Description
This is more of an issue with GATK itself but since there is a known workaround I post my attempts to resolve it, as requested by @maxulysse .
I am running Sarek on non-model organism with a smallish genome. I include non variant sites (see #1870) which requires the inclusion of the intervals file when creating the GenomicsDB (#1872). I have multiple populations and the workflow works fine for the smaller samples, but for the largest (n~100), the workflow fails due to a memory leak, despite the modest sample size. This turned out to be a known GATK issue (broadinstitute/gatk#8989). The proposed fix is
Our temporary solution until we make an updated release would be to convert imported genomicsDB instances to GVCF using
gatk SelectVariants -V gendb://instancename -O GVCF_export.g.vcf.gz -R ref.fa -L whateverintervalusedinGDBimport
Therefore, as a quick fix I have modified modules/nf-core/gatk4/genotypegvcfs/main.nf
to perform two steps, namely 1. extract regions from the DB to a GVCF and 2. use GVCF as input to GenotypeGVCFs:
gatk --java-options "-Xmx${avail_mem}M -XX:-UsePerfData" \\
SelectVariants \\
--variant $input_command \\
--output ${prefix}.g.vcf.gz \\
--reference $fasta \\
$interval_command \\
--tmp-dir .
gatk --java-options "-Xmx${avail_mem}M -XX:-UsePerfData" \\
GenotypeGVCFs \\
--variant ${prefix}.g.vcf.gz \\
--output ${prefix}.vcf.gz \\
--reference $fasta \\
$interval_command \\
$dbsnp_command \\
--tmp-dir . \\
$args
rm -f ${prefix}.g.vcf.gz
I am running the workflow on a SLURM cluster. Although the fix does create the desired output file, Nextflow exits with a cryptic error along the lines of not being able to write to a trace file. I have set trace.overwrite = true
(see nextflow-io/nextflow#3317), to no avail.

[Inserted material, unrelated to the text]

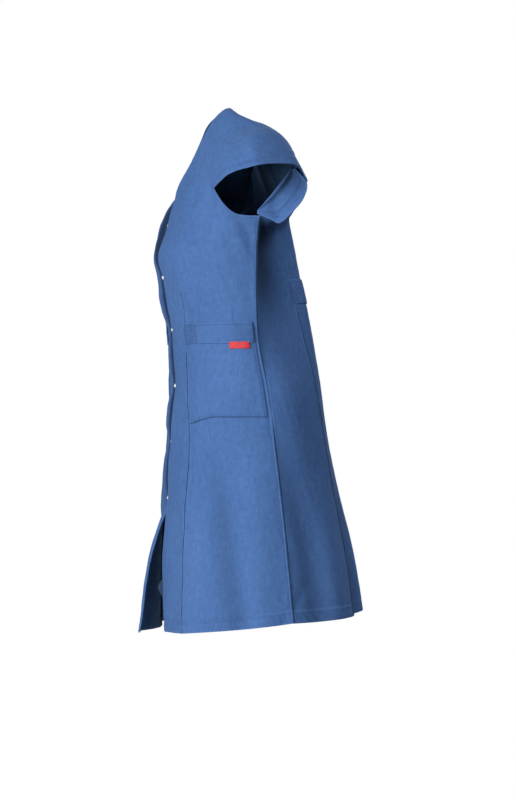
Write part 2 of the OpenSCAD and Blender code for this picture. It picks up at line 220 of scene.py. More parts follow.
# ---------------------------------------------------------------- how the cloth hangs
def waves(p, seed, length, count=7):
    """A smooth random swell over space, about -1 to 1, with waves of about the given length in mm."""
    rng = np.random.default_rng(seed)
    total = 0
    for _ in range(count):
        d = unit(rng.normal(size=3) * (1, 1, 0.55))
        total = total + np.sin(p @ (d * 2 * math.pi / length * rng.uniform(0.7, 1.4)) + rng.uniform(0, 6.28))
    return total / math.sqrt(count / 2) * 0.6


def skirt_folds(p, a, side):
    """Folds that open towards the hem, in mm out from the skirt."""
    z, d = p[..., 2], 0
    for centre, lean, width, height in ((30, 5, 8, 6), (51, -13, 9, -9.7), (72, 4, 10, 6.5),
                                        (104, -9, 9, -10.6),
                                        (121, 5, 9, 8.3), (150, -6, 9, -11.5), (166, 4, 8, 9.2)):
        at_a = centre + lean * side * (z + 900) / 300
        start = -690 if height < 0 else -760
        d = d + height * bump(a, at_a, width) * ease(start + 60, start - 200,
                                                     z) * (0.65 + 0.35 * ease(-600, -1020, z))
    return d


STRIP_OUT = ((168, 0), (173, 14), (190, 21), (215, 20), (240, 17), (270, 9), (305, 2), (350, 5), (397, 7),
             (440, 3),
             (458, 1), (521, 3), (563, 4), (600, 3), (637, 4), (692, 3), (760, 5), (810, 3))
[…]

Since the genotyping step takes a day or two to finish on my data, I have tried to reproduce the error using one of the test data sets:
nextflow run main.nf -profile test,uppmax -params-file params.yml --project $NAISS_COMPUTE_ID --input ./tests/csv/3.0/fastq_pair.csv --output results
Omitting the uppmax
profile works fine, confirming that the fix is ok, but the above command fails with the error
ERROR ~ Cannot invoke method getName() on null object
-- Check script './workflows/sarek/../../subworkflows/local/channel_variant_calling_create_csv/main.nf' at line: 16 or see '.nextflow.log' file for more details
The full java stack trace does not really help. The line that seems to be the culprit in subworkflows/local/channel_variant_calling_create_csv/main.nf
is
main:
// Creating csv files to restart from this step
vcf_to_annotate.collectFile(keepHeader: true, skip: 1,sort: true, storeDir: "${outdir}/csv"){ meta, vcf ->
patient = meta.patient
sample = meta.id
variantcaller = meta.variantcaller
vcf = "${outdir}/variant_calling/${variantcaller}/${meta.id}/${vcf.getName()}"
["variantcalled.csv", "patient,sample,variantcaller,vcf\n${patient},${sample},${variantcaller},${vcf}\n"]
}
where the vcf
variable is defined.
The proper solution would be to run SelectVariants
separately after the creation of GenomicsDB
. I was hoping I could cut a corner, but apparently not, it seems.